Do obsługi funkcji w zegarku będziemy potrzebować specjalną, dedykowaną aplikację. Jest ona dostępna zarówno na iOS’a, Android’a i Windows Phone. Wszystko, z wyjątkiem paru pozycji, przetłumaczone jest na język polski. Samo sparowanie z telefonem jest intuicyjne i nie przysparza wielkich problemów. Najciekawszymi smaczkami, o których mogę wspomnieć, jest możliwość wyznaczania dziennych celów, takich jak ilość kroków, przebyty dystans, spalone kalorie, czy ilość snu. Oczywiście wszystkie postępy możemy na bieżąco monitorować czy to z telefonu, czy z samego zegarka. Do dyspozycji mamy również wiele rodzajów tarcz, które możemy zmieniać, mi osobiście przypadł do gustu wygląd pikselowy, nawiązujący stylistyką do gier z lat 80. Najciekawszą opcją w smartwatchu jest możliwość używania go do wykonywania płatności. Gdy idziemy chociażby pobiegać nie musimy już ze sobą nosić portfela, wystarczy nam sam zegarek. Usługa MyKronoz Pay umożliwia dokonania płatności, przykładając tylko zegarek do terminala. Gdy już powiążemy swoją kartę ze smartwatchem, ilość gotówki na naszym koncie zostanie na nim wyświetlona. Także panowie, gdy tylko wasza dziewczyna bądź żona wyjdzie na zakupy, będziecie mogli na bieżąco śledzić, ile gotówki ucieka Wam z „portfela” (w tym wypadku raczej zegarka).

 

Podsumowanie

Słowem końca, zegarek jak na swoją cenę jest naprawdę świetny. Jednakże nie oczekujcie od niego możliwości, które oferują topowi producenci. Jest to sprzęt budżetowy, którego grzechem byłoby zestawić z tym za tysiąc złotych. Nie jest z nim też tak kolorowo. Funkcja wybudzania nadgarstkiem praktycznie wcale nie działa, a sama obsługa ekranu pomimo tego, że jest intuicyjna, czasem wymaga większego nacisku. Fajnie, że twórcy udostępnili nam możliwość przeglądania wiadomości, np. z messengera, ale samo ich odczytywanie wiąże się z nie lada wyzwaniem. Więc dla kogo jest ten smartwatch? Na pewno dla osób, które oczekują podstaw, czyli krokomierza, mierzenia dystansu, a dodatkowo chcieliby mieć funkcję zwykłego zegarka i to wszystko za małe pieniądze. Sam stosunek ceny do jakości oferowanego produktu jest naprawdę bardzo dobry. Jedyne, do czego mógłbym się jeszcze przyczepić to ładowarka, która jest bardzo lekka i może nam się zsunąć z biurka, sam zegarek natomiast trzyma się na niej stabilnie, przez umieszczone mocne magnesy.
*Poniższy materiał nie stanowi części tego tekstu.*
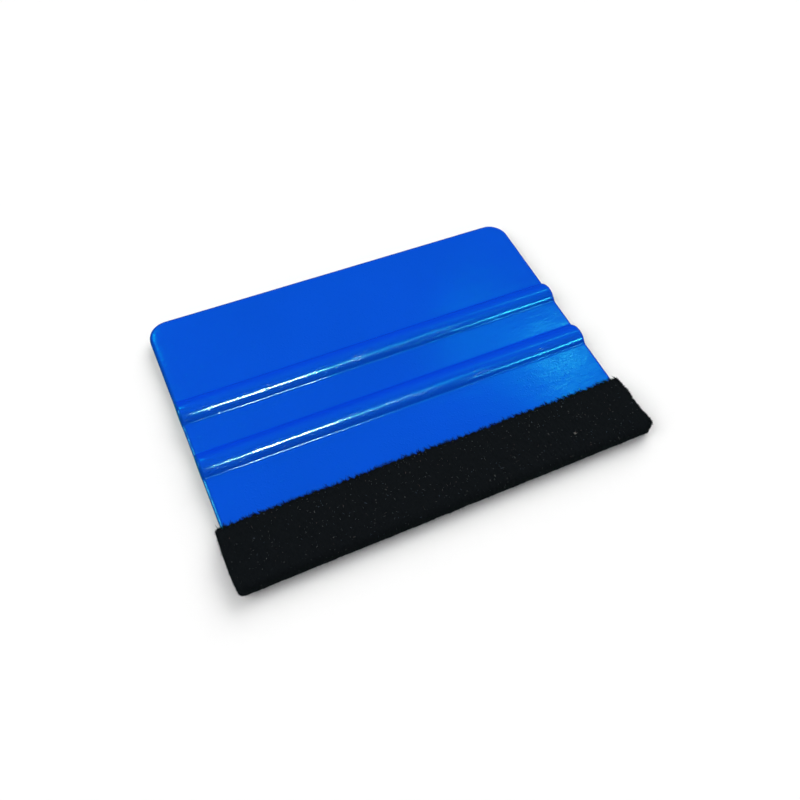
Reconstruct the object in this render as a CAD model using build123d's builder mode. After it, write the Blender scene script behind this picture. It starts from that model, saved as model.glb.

Myślę, że mogę Wam bez problemu ten zegarek polecić, raczej w granicach około 200 złotych nie znajdziecie nic lepszego.

Jeśli macie inne zdanie, bądź chcecie o coś zapytać to zapraszam do dyskusji w komentarzach!

 

Aktualizacja – 22.02.2018

Na wstępie chciałbym Was przeprosić za niesprecyzowanie możliwości płatności. Czekałem kilka dni, aż producenci odpiszą mi na moje pytanie, kiedy usługa będzie dostępna w Polsce, bo niestety próbowałem dokonać płatności w naszym kraju i jest to niemożliwe. W końcu otrzymałem taką o to odpowiedź.

„NFC payments is estimated to be available in the first half of 2018. Our initial partner had to make some cuts in their services and can no longer handle contactless payments. We have initiated a new collaboration, but all the legal work takes quite some time. Be assured that we will push hardly to make this feature available asap. You will be notified via our newsletter.”

Oznacza to mniej więcej tyle, że MyKronoz współpracuje, z którymś, z polskich banków i już niedługo (bo jak zapewnia producent do końca czerwca) uświadczymy płatności NFC na naszym rodzimym rynku. Jeśli coś w tej sprawie się zmieni, będę Was na bieżąco informował.